___ Supplied material

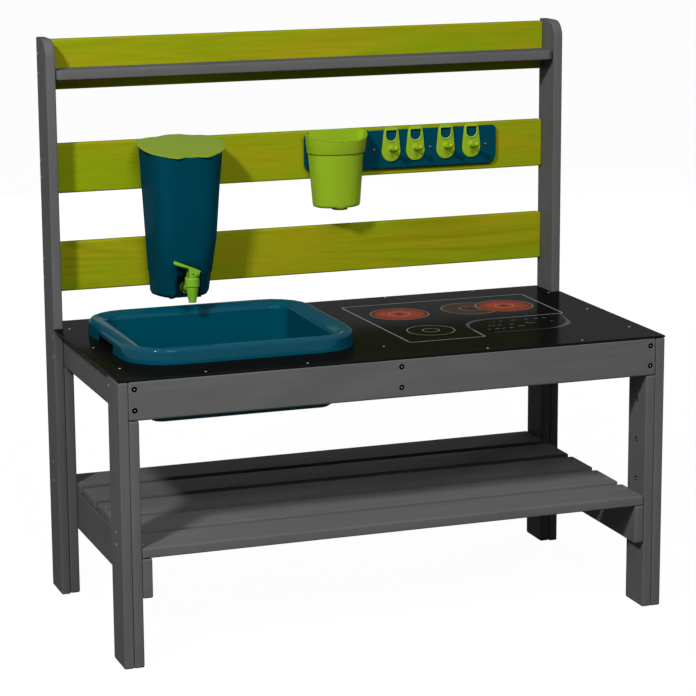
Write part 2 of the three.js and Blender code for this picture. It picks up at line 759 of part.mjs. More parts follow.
function tapStem() {
  const sealTop = seatZ + gap + sealHeight;
  const seal = solidOf(turnedZ([
    [0, seatZ + gap], [nozzleBore + gap, seatZ + gap], [sealRadius, seatZ + gap + sealHeight / 3],
    [sealRadius, sealTop], [0, sealTop],
  ])).translate([0, tapY, 0]);
  add("tap_seal", geometryOf(seal), "seal", tankPlace);
  const headBottom = pinZ - stemHeadAbovePin;
  const rodLength = headBottom + gap - sealTop;
  const rod = cylinderZ(stemRadius, rodLength, [0, tapY, sealTop + rodLength / 2], fineSides);
  const headHeight = 2 * stemHeadAbovePin;
  const head = boxSolid(stemHead, stemHeadThickness, headHeight, [0, tapY, headBottom + headHeight / 2]);
  const eye = cylinderY(pinRadius + gap / 3, stemHead + overrun, [0, tapY, pinZ], fineSides);
  add("tap_stem", geometryOf(joined(rod, head).subtract(eye)), "lime", tankPlace);
  const pin = cylinderY(pinRadius, leverWidth - 2 * gap, [0, tapY, pinZ], fineSides);
  add("tap_pin", geometryOf(pin), "steel", tankPlace);
}

// The lever's paddle rises from its heel, at the right, to its tip, at the left
const leverSlope = Math.tan(THREE.MathUtils.degToRad(leverRise));
const leverHeelZ = leverBlockAbovePin - leverThickness / 2;

function leverPaddle() {
  const run = leverTipReach + leverHeelReach;
  const root = leverWidth / 2;
  const tip = leverTipWidth / 2;
  const outline = new THREE.Shape();
  outline.moveTo(0, -root);
  outline.lineTo(0, root);
  outline.lineTo(tip - run, tip);
  outline.absarc(tip - run, 0, tip, Math.PI / 2, 1.5 * Math.PI);
  const tipSteps = 4;
  const geometry = plankFrom(outline, leverThickness, leverThickness / 4, null, tipSteps, 1);
  geometry.applyMatrix4(new THREE.Matrix4().makeRotationY(THREE.MathUtils.degToRad(leverRise)));
  return solidOf(geometry).translate([leverHeelReach, tapY, pinZ + leverHeelZ]);
}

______

■ **The exercise**: All of the material must be reproduced exactly.

■ **Task solution**:
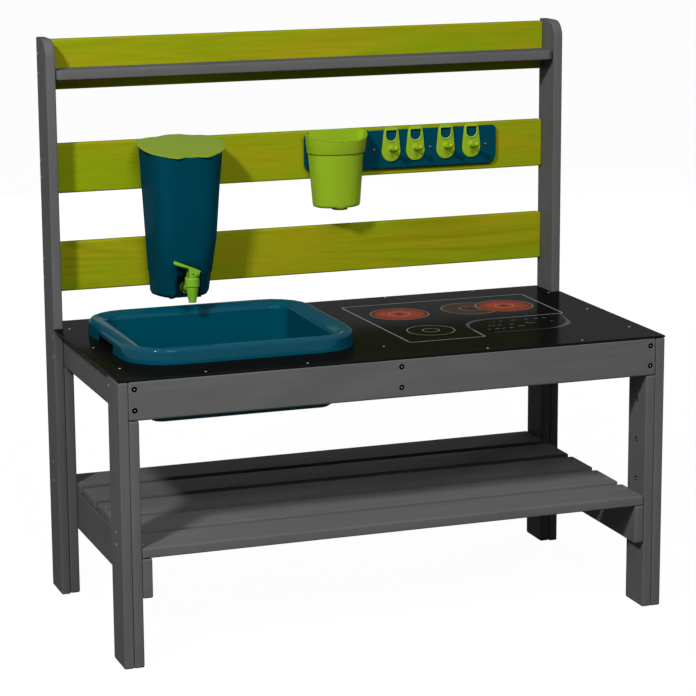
Write part 2 of the three.js and Blender code for this picture. It picks up at line 759 of part.mjs. More parts follow.
function tapStem() {
  const sealTop = seatZ + gap + sealHeight;
  const seal = solidOf(turnedZ([
    [0, seatZ + gap], [nozzleBore + gap, seatZ + gap], [sealRadius, seatZ + gap + sealHeight / 3],
    [sealRadius, sealTop], [0, sealTop],
  ])).translate([0, tapY, 0]);
  add("tap_seal", geometryOf(seal), "seal", tankPlace);
  const headBottom = pinZ - stemHeadAbovePin;
  const rodLength = headBottom + gap - sealTop;
  const rod = cylinderZ(stemRadius, rodLength, [0, tapY, sealTop + rodLength / 2], fineSides);
  const headHeight = 2 * stemHeadAbovePin;
  const head = boxSolid(stemHead, stemHeadThickness, headHeight, [0, tapY, headBottom + headHeight / 2]);
  const eye = cylinderY(pinRadius + gap / 3, stemHead + overrun, [0, tapY, pinZ], fineSides);
  add("tap_stem", geometryOf(joined(rod, head).subtract(eye)), "lime", tankPlace);
  const pin = cylinderY(pinRadius, leverWidth - 2 * gap, [0, tapY, pinZ], fineSides);
  add("tap_pin", geometryOf(pin), "steel", tankPlace);
}

// The lever's paddle rises from its heel, at the right, to its tip, at the left
const leverSlope = Math.tan(THREE.MathUtils.degToRad(leverRise));
const leverHeelZ = leverBlockAbovePin - leverThickness / 2;

function leverPaddle() {
  const run = leverTipReach + leverHeelReach;
  const root = leverWidth / 2;
  const tip = leverTipWidth / 2;
  const outline = new THREE.Shape();
  outline.moveTo(0, -root);
  outline.lineTo(0, root);
  outline.lineTo(tip - run, tip);
  outline.absarc(tip - run, 0, tip, Math.PI / 2, 1.5 * Math.PI);
  const tipSteps = 4;
  const geometry = plankFrom(outline, leverThickness, leverThickness / 4, null, tipSteps, 1);
  geometry.applyMatrix4(new THREE.Matrix4().makeRotationY(THREE.MathUtils.degToRad(leverRise)));
  return solidOf(geometry).translate([leverHeelReach, tapY, pinZ + leverHeelZ]);
}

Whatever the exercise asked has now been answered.